Sarah | The Cyclist's Wife 10.02.2012
Cute fork!
Jackie 10.02.2012
I have the same question would it be okay in a 9X13 pan?
Iowa Girl Eats 10.03.2012
I haven’t tried it, but I don’t see why it wouldn’t work! I would reduce cooking time to 20-30 minutes though!
Karissa 10.02.2012
I was just at Hy-Vee and honey crisps were on sale for $1.88/lb!!! I stocked up!
Steve Perry 10.02.2012
It was so nice to meet you at panera bread tuesday night. Im a two year IGE fan, you have some great, great ideas, I HAVE A LOT OF RECIPES NOW, I THANK YOU for every thing you are doing YOU FOOD GODDESS, keep it up, thanks again
Iowa Girl Eats 10.03.2012
Steve! It was so great to meet you and your wife, and THANK YOU so so much for coming all the way out to chat – I appreciate it so much! Keep on cooking (and I’ll work on those mushroom recipes ;) )
Ashley @ Wishes and Dishes 10.02.2012
now I know what I’m doing with all these apples I have! :)
Carrie 10.02.2012
Will this also fit a 9×13 pan in the event that I don’t find my bundt cake pan?
Iowa Girl Eats 10.03.2012
I haven’t tried it, but I believe it would work. I would reduce the cooking time to 20-30 minutes!
Kristen 10.02.2012
sounds good…I, too, love the fork (but doubt it can go in the dishwasher!)
Iowa Girl Eats 10.03.2012
hehe I don’t think it’s supposed to but I do. (I have no patience for hand washing!)
karan 10.02.2012
Sounds awesome, going to a pig roast this weekend. Perfect for my contribution ! :)
Lauren 10.02.2012
This looks divine girly! I just made some fresh apple bread that got me totally in the mood for fall. Now my obsession has averted to pumpkin but I tend to go back and forth ths time of year.
heather 10.02.2012
looks so comforting! side note–where’d you get that killer fork? i love it!
Iowa Girl Eats 10.03.2012
Thanks! It came with a little knife in the same design with a party kit I got for my wedding!
Cher @ Weddicted 10.02.2012
Okay, this is definitely being made this weekend. Looks SO good! Good tihng I have Friday off because I have a lot of baking to do!

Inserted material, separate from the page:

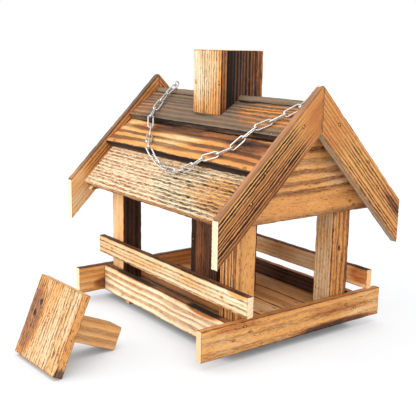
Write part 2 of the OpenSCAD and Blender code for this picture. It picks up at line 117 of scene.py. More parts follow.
# Grain direction, outward face, material slot and finish of every board, by its node
X, Y, Z = Vector((1, 0, 0)), Vector((0, 1, 0)), Vector((0, 0, 1))
FRONT_RISE, FRONT_OUT = Y + Z, Z - Y
BACK_FALL, BACK_OUT = Y - Z, Y + Z
FLOORING = finish(level=0.2, grey=0.6, line=0.4, spacing=18, width=0.35, soft=0.6, dash=0.1)
RAIL = finish(level=0.07, edge=0.62, line=0.95, burn=0.22, spacing=5, dash=0.5, pith=(-30, -60))
BOARDS = {
    **{f"floor_board_{i}": (X, Z, "floor_board", {**FLOORING, "level": level})
       for i, level in enumerate((0.45, 0.28, 0.14, 0.22, 0.18), 1)},
    "batten_far": (Y, -X, "batten", finish(level=0.25)),
    "batten_near": (Y, X, "batten", finish(level=0.25)),
    "front_rim": (X, -Y, "rim", finish(
        level=0.0, edge=0.6, burn=0.06, spacing=7, width=0.3, soft=0.4, dash=0.3, waver=7,
        fleck=0.25, pith=(-40, -60), scorch=((96, 17, 34, 5, 0.6), (-60, 18, 50, 2.5, 0.3)),
    )),
    "back_rim": (-X, Y, "rim", finish(level=0.22, edge=0.3, back=0.6, spacing=6)),
    "far_end_rim": (-Y, -X, "rim", finish(
        level=0.2, patchy=0.15, edge=0.45, end=0.05, back=0.02, line=0.5, spacing=8, soft=0.5,
        scorch=((106, -8, 20, 9, 0.4),),
    )),
    "near_end_rim": (Y, X, "rim", finish(
        level=0.22, patchy=0.08, rim=0.3, edge=0.12, end=0.1, line=0.5, burn=0.2, spacing=9,
        width=0.3, soft=0.5, dash=0.6, waver=8, fleck=0.5, pith=(-50, -60),
        scorch=((70, -16, 80, 6, 0.5), (70, 4, 60, 5, 0.2), (-95, 14, 40, 4, 0.2),
                (20, -19, 120, 2, 0.5)),
    )),
    "post_front_far": (Z, X, "post", finish(
        level=0.78, edge=-0.64, back=-0.2, line=0.8, spacing=6.5, width=0.4,
        calm=((0, 15, 250, 2, 0.9),),
    )),
    "post_front_near": (Z, X, "post", finish(
        level=0.26, patchy=0.05, rim=0.3, edge=0.06, line=1.0, burn=1.0, width=0.54, soft=0.1,
        fleck=0.6, pith=(-45, -4), calm=((0, -7, 200, 17, 0.9),),
    )),
    "post_back_far": (Z, X, "post", finish(
        level=0.3, edge=0.1, back=-0.2, line=1.0, burn=0.5, width=0.4, soft=0.2,
    )),
    "post_back_near": (Z, X, "post", finish(
        # Its negative edge value is painted light: the narrow faces are made lighter against the
        # shade under the roof.
        level=0.36, rim=0.55, edge=-0.25, line=0.75, burn=0.35, spacing=3.4, width=0.36,
        dash=0.4, fleck=0.8, pith=(-50, -40), knots=((-16, 2, 2.2),),
        calm=((0, 20, 200, 14, 0.5),),
    )),
    "front_rail": (X, -Y, "rail", {
        **RAIL, "level": 0.09, "along": -0.05, "end": 0.04, "scorch": ((150, 10, 20, 4, 0.2),),
    }),
    "back_rail": (-X, Y, "rail", {
        **RAIL, "level": 0.2, "back": -0.08, "line": 0.35, "edge": 0.5,
        "scorch": ((-158, 3, 20, 12, 0.35),),
    }),
    "far_gable": (-Y, -X, "gable", finish(spacing=11, soft=0.5, waver=7, pith=(-90, -110))),
    "near_gable": (Y, X, "gable", finish(
        level=0.22, across=0.02, rim=0.1, line=1.0, burn=0.0, spacing=12, width=0.36, soft=0.35,
        dash=0.3, waver=12, fleck=0.6, pith=(-60, -160),
        # The last oval is painted light: it lightens the top, where the barge boards shade the
        # gable.
        scorch=((0, -58, 140, 12, 0.1), (0, -40, 140, 16, 0.07), (0, 34, 150, 50, -0.02)),
        calm=((0, -46, 150, 14, 0.8),),
    )),
    "front_eave_plank": (X, FRONT_OUT, "roof_plank", finish(
        level=-0.01, along=0.09, patchy=0.06, rim=0.05, edge=0.25, line=1.0, burn=0.14,
        spacing=4.4, width=0.52, soft=0.4, dash=0.45, waver=5, fleck=1.0, pith=(-60, -120),
        scorch=((125, -4, 75, 26, 0.15), (0, 34, 160, 6, -0.08)),
        burns=((110, -6, 120, 36, 1.0),),
    )),
    "front_middle_plank": (X, FRONT_OUT, "roof_plank", finish(
        level=0.27, patchy=0.16, rim=0.15, edge=0.62, line=1.0, burn=0.6, spacing=10,
        width=0.36, dash=0.05, waver=8, fleck=0.25, pith=(-60, -80),
        # The first two ovals darken the upper edge under the ridge plank's lip: partly char,
        # partly painted shadow of that lip.
        scorch=((40, 15, 170, 7, 0.36), (-100, 10, 50, 8, 0.15), (90, -6, 80, 20, 0.14),
                (130, 8, 60, 12, 0.3), (-20, 2, 60, 7, -0.1)), calm=((-20, 2, 60, 6, 0.5),),
    )),
    "front_ridge_plank": (X, FRONT_OUT, "roof_plank", finish(
        level=0.58, edge=0.33, grey=0.9, burn=0.5, spacing=5.5, width=0.36, soft=0.5, dash=0.3,
        waver=6, pith=(-60, -80),
        # The ovals at 53 and -41.5 along are painted shadow in the notch and saw cut beside the
        # chimney.
        scorch=((-150, 0, 36, 40, -0.13), (115, 8, 75, 30, -0.24), (53, 27, 22, 4.2, 1.2),
                (-41.5, 27, 11, 4.2, 1.2), (0, -8, 33, 2.5, 0.4)),
    )),
    "back_eave_plank": (-X, BACK_OUT, "roof_plank", finish(
        level=0.12, along=-0.1, edge=0.25, line=0.95, burn=0.2, spacing=7, dash=0.5, waver=5,
        fleck=0.4, pith=(-70, -130), knots=((60, 8, 4),),
    )),
    "back_middle_plank": (-X, BACK_OUT, "roof_plank", finish(
        level=0.26, patchy=0.15, edge=0.5, line=1.0, burn=0.3, spacing=10, width=0.36,
        soft=0.45, waver=8, pith=(-70, -90),
    )),
    "back_ridge_plank": (-X, BACK_OUT, "roof_plank", finish(
        level=0.46, grey=0.9, line=0.75, spacing=7.5, width=0.36, soft=0.5, waver=6,
        pith=(-60, -90), knots=((-90, 10, 4),),
    )),
    "barge_front_far": (FRONT_RISE, -X, "barge", finish(
        level=0.28, along=0.08, edge=0.36, end=0.0, back=0.0, lower=0.12, line=0.8, burn=1.0,
        spacing=4, width=0.4, soft=0.12, pith=(-30, -60), scorch=((-100, 0, 55, 60, -0.08),),
        calm=((-100, 0, 50, 60, 0.7),),
    )),
    "barge_front_near": (FRONT_RISE, X, "barge", finish(
        level=0.35, along=-0.02, across=-0.07, patchy=0.05, rim=0.12, edge=0.17, end=-0.05,
        upper=0.17, line=1.0, burn=1.0, spacing=3.3, width=0.58, soft=0.1, dash=0.05,
        fleck=0.15, pith=(-25, -58),
        scorch=((-10, 14, 170, 7, -0.08), (0, 22, 200, 4, 0.08), (120, 0, 55, 60, 0.14),
                (-60, -4, 110, 40, 0.05)), calm=((120, 0, 70, 60, 0.85), (0, 22, 200, 5, 0.5)),
    )),
    "barge_back_far": (BACK_FALL, -X, "barge", finish(
        level=0.26, edge=0.3, lower=0.6, burn=0.3, pith=(-30, -60),
    )),
    "barge_back_near": (BACK_FALL, X, "barge", finish(
        level=0.28, along=0.08, patchy=0.06, rim=0.35, edge=0.15, lower=0.75, line=0.9,
        burn=0.9, spacing=3.6, width=0.42, soft=0.12, dash=0.3, fleck=0.3, pith=(-25, -58),
        scorch=((85, 8, 36, 6, 0.3), (-110, 0, 75, 60, 0.13)), calm=((-110, 0, 75, 60, 0.55),),
    )),
    "chimney_front": (Z, -Y, "chimney", finish(
        level=0.12, across=-0.12, rim=0.45, edge=0.28, end=0.2, line=0.8, burn=0.4, spacing=3.6,
        width=0.4, soft=0.3, dash=0.5, pith=(-40, -60),
        scorch=((-60, 0, 165, 90, 0.5), (-60, 26, 165, 9, 0.35)),
        burns=((-60, 0, 165, 90, 1.0),),
    )),
    "chimney_back": (Z, Y, "chimney", finish(
        level=0.16, edge=0.28, end=0.2, burn=0.2, spacing=5.5, pith=(-40, -60),
        scorch=((-60, 0, 165, 90, 0.4),),
    )),
    "chimney_cheek_far": (Z, -X, "chimney", finish(
        level=0.4, end=0.2, line=0.9, burn=0.5, spacing=4, pith=(-30, -60),
    )),
    "chimney_cheek_near": (Z, X, "chimney", finish(
        level=0.71, across=0.1, patchy=0.03, rim=0.35, end=0.2, line=1.0, burn=1.0, spacing=4.4,
        width=0.5, soft=0.1, dash=0.05, waver=2, pith=(-25, -60),
        scorch=((0, 27, 400, 14, 0.28),),
    )),
    "cap_plate": (Z, -Y, "cap", finish(
        level=0.16, rim=0.2, edge=0.08, grey=0.4, burn=0.3, spacing=4, width=0.36, soft=0.4,
        dash=0.75, waver=4, fleck=1.4, pith=(-40, -70), knots=((18, 27, 2.4), (4, 33, 2.6)),
        scorch=((-4, 34, 46, 19, 0.34), (-47, -47, 10, 3, 0.5)), calm=((0, -47.5, 60, 3, 1.0),),
    )),
    "cap_plug": (Y, Z, "cap", finish(
        level=0.17, patchy=0.04, rim=0.05, edge=0.0, end=0.14, back=0.0, line=0.55, spacing=6,
        width=0.3, soft=0.6, dash=0.3, fleck=0.05,
    )),
}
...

Katie @ Blonde Ambition 10.02.2012
I’m loving apple recipes right now! This sounds so tasty! And the shape is perfect and beautiful :)
Gillian 10.02.2012
Love the cake! Also , where did you get your fork haha? It’s so cute
Andrea 10.03.2012
I was thinking the same exact thing! Love the fork!
Erin 10.02.2012
Loving this recipe! I have an uncle with an apple orchard and this weekend is our annual family “Apple fest”. I will be coming home with plenty of apples ready to become part of this cake!